Is the implication that the City is intentionally being wasteful to drive up costs in order to trigger the "off ramp" provision? They probably patted themselves on the back and congratulated themselves on how clever they thought all were when they came up with that. Did they not think the EPA would see through their shenanigans? We are so fortunate to have this EPA team.

Anonymous said...

What mitigation does the EPA offer for the destruction of a public park in our community? Will they provide a pool / amenity for us during the construction period? It took over three years to simply repair a pump and it's going to be decades to build the retention tanks.

Low income children use that park to learn to swim. Someone should sue the EPA to stop them.

Anonymous said...

I thought that they were going to build the tanks under the public pool on 3rd Ave. That seems like the best solution. The pool would be closed for a few years, but people could go to the Red Hook pool, which could accommodate the swimmers from that much smaller pool. That seems worth while to stop the sewage problem.

Anonymous said...

I thought the pool was sitting atop coal tar and would have to be shut down while the site was remediated anyway.

Anonymous said...

What a dumb idea!

Why destroy a pool to build a tank when you can just dredge 2 feet deeper and run a few 30" pipes the 2 mile length to handle the overflow.

Let's Keep It Simple?

Anonymous said...

"people could go to red hook"

That comment sounds so out of touch. Red Hook is not easy to get to via public transportation and the D&D pool is also a site for the free lunches given out in the summer. The loss of a convenient place for kids to cool off & play in the summer is a big deal.

Anonymous said...

4:52. The land under the pool is toxic, and it is a migrating plume, so it has to be cleaned up. The pool has to be torn down anyway. Stop whining about that pool already. Please!

Anonymous said...

to: "dumb idea"

Where did the dumb idea come from that a 30" pipe under the canal would accommodate the future poo(tsu)nami (s)?

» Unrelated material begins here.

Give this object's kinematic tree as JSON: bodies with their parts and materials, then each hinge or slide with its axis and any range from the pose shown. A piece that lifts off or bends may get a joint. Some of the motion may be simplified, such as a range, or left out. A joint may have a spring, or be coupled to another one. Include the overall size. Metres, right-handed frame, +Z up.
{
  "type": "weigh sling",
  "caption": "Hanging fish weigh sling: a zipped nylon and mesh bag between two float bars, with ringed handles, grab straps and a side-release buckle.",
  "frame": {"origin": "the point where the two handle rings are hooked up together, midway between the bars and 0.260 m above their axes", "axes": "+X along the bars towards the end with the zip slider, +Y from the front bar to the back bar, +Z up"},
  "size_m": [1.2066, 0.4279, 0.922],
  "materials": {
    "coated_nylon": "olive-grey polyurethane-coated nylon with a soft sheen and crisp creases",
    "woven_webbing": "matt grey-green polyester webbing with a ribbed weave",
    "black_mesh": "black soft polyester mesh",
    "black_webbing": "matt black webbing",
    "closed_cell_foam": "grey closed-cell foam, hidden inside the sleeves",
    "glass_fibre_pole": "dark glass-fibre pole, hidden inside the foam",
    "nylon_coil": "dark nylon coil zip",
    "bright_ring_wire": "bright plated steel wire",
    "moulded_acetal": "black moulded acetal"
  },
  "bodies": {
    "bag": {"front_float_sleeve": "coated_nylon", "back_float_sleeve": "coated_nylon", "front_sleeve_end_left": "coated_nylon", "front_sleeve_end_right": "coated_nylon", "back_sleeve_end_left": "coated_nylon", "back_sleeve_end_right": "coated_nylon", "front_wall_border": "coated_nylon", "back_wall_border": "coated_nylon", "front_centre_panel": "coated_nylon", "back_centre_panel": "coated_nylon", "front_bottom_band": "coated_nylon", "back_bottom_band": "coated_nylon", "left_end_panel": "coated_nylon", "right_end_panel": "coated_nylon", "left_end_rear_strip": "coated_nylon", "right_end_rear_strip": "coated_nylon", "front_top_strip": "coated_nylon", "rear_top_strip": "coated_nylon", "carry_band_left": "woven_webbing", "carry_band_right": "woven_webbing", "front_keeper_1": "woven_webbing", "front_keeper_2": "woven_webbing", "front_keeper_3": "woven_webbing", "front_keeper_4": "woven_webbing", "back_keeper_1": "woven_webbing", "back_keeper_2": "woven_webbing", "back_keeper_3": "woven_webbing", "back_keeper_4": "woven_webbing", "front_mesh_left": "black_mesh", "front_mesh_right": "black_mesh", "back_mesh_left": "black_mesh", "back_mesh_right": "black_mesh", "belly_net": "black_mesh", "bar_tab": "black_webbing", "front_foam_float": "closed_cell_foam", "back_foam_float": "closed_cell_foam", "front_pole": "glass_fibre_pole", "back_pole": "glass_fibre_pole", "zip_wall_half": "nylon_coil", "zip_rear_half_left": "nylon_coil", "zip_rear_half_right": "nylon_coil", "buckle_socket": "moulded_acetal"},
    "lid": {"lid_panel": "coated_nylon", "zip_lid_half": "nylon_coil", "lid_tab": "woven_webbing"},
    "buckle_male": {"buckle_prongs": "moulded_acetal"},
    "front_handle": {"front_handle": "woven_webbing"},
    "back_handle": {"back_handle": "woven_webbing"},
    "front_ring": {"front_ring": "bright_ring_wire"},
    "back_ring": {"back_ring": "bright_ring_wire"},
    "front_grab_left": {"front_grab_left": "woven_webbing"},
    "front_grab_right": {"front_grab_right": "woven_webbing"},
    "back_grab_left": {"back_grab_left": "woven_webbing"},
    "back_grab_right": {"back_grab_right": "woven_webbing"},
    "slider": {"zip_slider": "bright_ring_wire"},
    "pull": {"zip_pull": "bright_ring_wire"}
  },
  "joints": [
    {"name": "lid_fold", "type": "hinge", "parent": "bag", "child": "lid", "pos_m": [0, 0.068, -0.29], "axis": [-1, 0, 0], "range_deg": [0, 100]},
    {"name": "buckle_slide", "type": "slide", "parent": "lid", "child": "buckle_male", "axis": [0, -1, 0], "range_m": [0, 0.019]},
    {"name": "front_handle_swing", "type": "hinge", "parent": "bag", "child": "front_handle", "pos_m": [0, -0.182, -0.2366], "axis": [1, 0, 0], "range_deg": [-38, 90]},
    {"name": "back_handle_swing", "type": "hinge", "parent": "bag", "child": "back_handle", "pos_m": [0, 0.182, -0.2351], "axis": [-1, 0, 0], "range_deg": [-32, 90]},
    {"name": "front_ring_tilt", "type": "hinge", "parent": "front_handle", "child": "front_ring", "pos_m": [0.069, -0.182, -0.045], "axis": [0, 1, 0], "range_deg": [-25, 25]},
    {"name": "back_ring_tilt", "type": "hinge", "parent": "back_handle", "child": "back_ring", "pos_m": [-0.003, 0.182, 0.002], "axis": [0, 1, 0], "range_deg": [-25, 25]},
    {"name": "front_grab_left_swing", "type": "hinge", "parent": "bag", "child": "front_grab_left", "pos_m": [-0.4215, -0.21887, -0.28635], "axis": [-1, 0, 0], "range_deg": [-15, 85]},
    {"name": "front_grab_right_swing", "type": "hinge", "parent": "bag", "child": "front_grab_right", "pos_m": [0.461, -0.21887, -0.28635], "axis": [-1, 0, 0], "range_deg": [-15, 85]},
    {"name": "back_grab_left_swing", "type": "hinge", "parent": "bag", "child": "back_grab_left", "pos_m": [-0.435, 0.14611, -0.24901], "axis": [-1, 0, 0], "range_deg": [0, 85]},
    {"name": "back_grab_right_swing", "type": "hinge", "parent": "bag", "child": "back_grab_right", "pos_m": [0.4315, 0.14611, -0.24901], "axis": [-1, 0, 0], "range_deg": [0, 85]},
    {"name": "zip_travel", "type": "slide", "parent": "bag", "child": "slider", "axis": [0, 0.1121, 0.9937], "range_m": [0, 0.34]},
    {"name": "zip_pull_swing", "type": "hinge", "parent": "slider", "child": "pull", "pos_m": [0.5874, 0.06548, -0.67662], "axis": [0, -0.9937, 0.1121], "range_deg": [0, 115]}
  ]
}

And just where would the 30" pipe of your lead to? The Red Hood Swimming Pool?

For two years now, the EPA requirement for the DEP to keep their sewage out of the public water has been on the table for discussion. Yet in two years they have offered NOTHING CONSTRUCTIVE that will address that problem.

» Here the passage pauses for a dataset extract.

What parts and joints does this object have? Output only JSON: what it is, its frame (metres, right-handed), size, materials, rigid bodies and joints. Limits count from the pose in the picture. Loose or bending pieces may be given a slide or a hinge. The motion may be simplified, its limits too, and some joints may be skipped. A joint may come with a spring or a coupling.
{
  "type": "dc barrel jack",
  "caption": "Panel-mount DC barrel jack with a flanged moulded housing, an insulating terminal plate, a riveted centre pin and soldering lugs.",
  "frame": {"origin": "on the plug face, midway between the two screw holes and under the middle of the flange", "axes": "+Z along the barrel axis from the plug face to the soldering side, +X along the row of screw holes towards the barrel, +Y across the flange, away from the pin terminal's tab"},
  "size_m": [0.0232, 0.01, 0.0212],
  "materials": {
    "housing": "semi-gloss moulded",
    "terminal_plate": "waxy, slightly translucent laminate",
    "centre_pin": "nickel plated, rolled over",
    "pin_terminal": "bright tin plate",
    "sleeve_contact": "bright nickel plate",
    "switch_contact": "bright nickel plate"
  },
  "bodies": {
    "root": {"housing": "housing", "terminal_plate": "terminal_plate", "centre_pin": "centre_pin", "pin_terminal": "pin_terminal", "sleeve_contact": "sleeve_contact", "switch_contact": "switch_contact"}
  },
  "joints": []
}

And Mr. Lander, who has a direct line open to city hsll on this, is fully responsible for the current state of city inaction on this matter. Lander will be held accountable for all the penalty changes on this.

Anonymous said...

I think the "dumb idea" came from the current DEP plan that uses an old pipe to catch overflow. DEP's pipe will get filled with the "first flush" of bacteria growing in our CSOs; a significant reduction of contaminants to our Canal.

A 2 mile canal with forty 30 inch pipes could handle 300 thousand gallons of first flush overflow!